I have never proplifted but I was at a coffeeshop with a ton of succulents and felt a little lingering urge.... I had traveled out of town and was there on a whim. I thought to myself, it would be a cool memento. I thought, I could probably just ask and they wouldn't probably care, just think I'm weird- but in the end I didn't. I don't like succulents that much, and it is weird they are the "trendy normie plant", I find them to be atypical in terms of care, picky, AND slow-growing. But people say the same about begonias and my begonia loves me and I love it and it has been nothing but an easy plant.

My bathroom shelf single-leaf cutting pothos, after growing feet and feet of roots that circle the mason jar, has finally succeeded in growing a second leaf, with a third on the way. I think I had the node too deep, it didn't like being underwater. Now I am on the lookout for a cool glass to transfer it to.
 
"THIS ISN'T THE FIRST TIME THIS CROW HAS DEALT WITH KNIVES" lol

I have never proplifted but I was at a coffeeshop with a ton of succulents and felt a little lingering urge.... I had traveled out of town and was there on a whim. I thought to myself, it would be a cool memento. I thought, I could probably just ask and they wouldn't probably care, just think I'm weird- but in the end I didn't. I don't like succulents that much, and it is weird they are the "trendy normie plant", I find them to be atypical in terms of care, picky, AND slow-growing. But people say the same about begonias and my begonia loves me and I love it and it has been nothing but an easy plant.
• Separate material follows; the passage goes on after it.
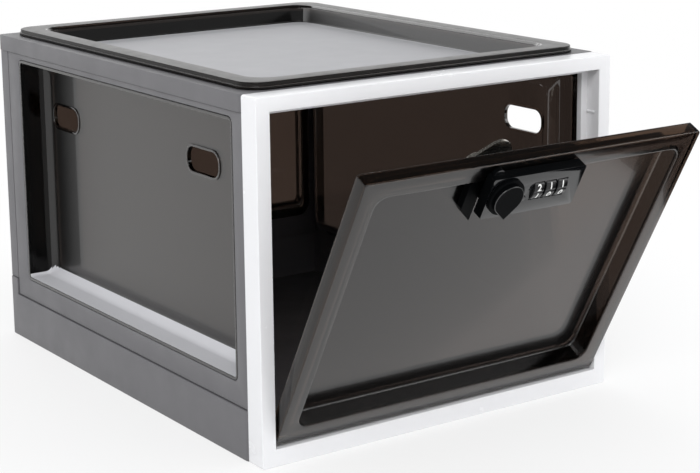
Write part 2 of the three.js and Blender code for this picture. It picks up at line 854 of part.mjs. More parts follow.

My bathroom shelf single-leaf cutting pothos, after growing feet and feet of roots that circle the mason jar, has finally succeeded in growing a second leaf, with a third on the way. I think I had the node too deep, it didn't like being underwater. Now I am on the lookout for a cool glass to transfer it to.
I'm convinced there's two main types of plant people: the ones who are good at forgetting about their plants and neglecting them, and thus FANTASTIC at caring for succulents, and those who can't forget and like to fuss over their plants. These end up caring well for the fussy tropicals that need constantly moist soil. I guess there's also a third type in black thumbs who manage to fail at every plant regardless of its care needs.

Over time someone can become good at both, but I think everyone starts as one or the other.
 
I definitely like tropicals and begonias because of the amount of fussing there is to do. For some people plants are just decor and that's fine, but for me it's a hobby, so I like to dedicate a few hours per week, not a few minutes.

I'm not one of those "uwu I rescued a plant by purchasing it" people, but they had a bunch of begonias on fire sale because they looked like shit, so I bought one. I'm not super sure what type of pot is correct for it's habit. It's really spilling out of the nurserypot. Tuberous begonia. They say it's a shade plant, I never buy that. Or rather, "shade tolerant" doesn't mean it won't do better with more light.



I got some organic soil...... I'm planning to make a potted Walstad tank. First step is to repeatedly gravity-filter organic soil (must be organic so no additives leak into water)
Not going to have fish.... going to have little tiny shrimp. After the plants establish.
 
tor is being janky as fuck for me so can't quote rght now, but i'm super interested in the forest leaf mulch stuff. i have a bag of leaves that are hoepfully turning into mulch right now, if i go to a forrrested area can i literally grab a few handfuls and mix them in with the rotting leaves?

parts of my gaarden are in desperate need for organic material so any other tips are gratefully received.
 
tor is being janky as fuck for me so can't quote rght now, but i'm super interested in the forest leaf mulch stuff. i have a bag of leaves that are hoepfully turning into mulch right now, if i go to a forrrested area can i literally grab a few handfuls and mix them in with the rotting leaves?

parts of my gaarden are in desperate need for organic material so any other tips are gratefully received.
You can always @ people like this: Hey @Lichen Bark! Glio wants to talk about leaves!
 
You can always @ people like this: Hey @Lichen Bark! Glio wants to talk about leaves!
thanks for the heads up. i absolutely do want to talk about leaves with @Lichen Bark!, they seem much further along than me in understanding how the old generations bring in the new. i'd never considered bringing outside organisms to my little leaf mulching experiment but it makes so much sense as laid out here.

i'm currently experimenting with full cover plants, that will take up any space given to them, to avoid weeds. but i still have many weeds growing. i'm trying to grow mindfullly with a respect for all life and i hope my endeavours in mulching will encourage the 'good' plants to grow.

i feel like its important to grow my garden with nature, rather than fight against. i see many more pollinatng insects than i did my first year of having a garden, so i think that means my efforts are working.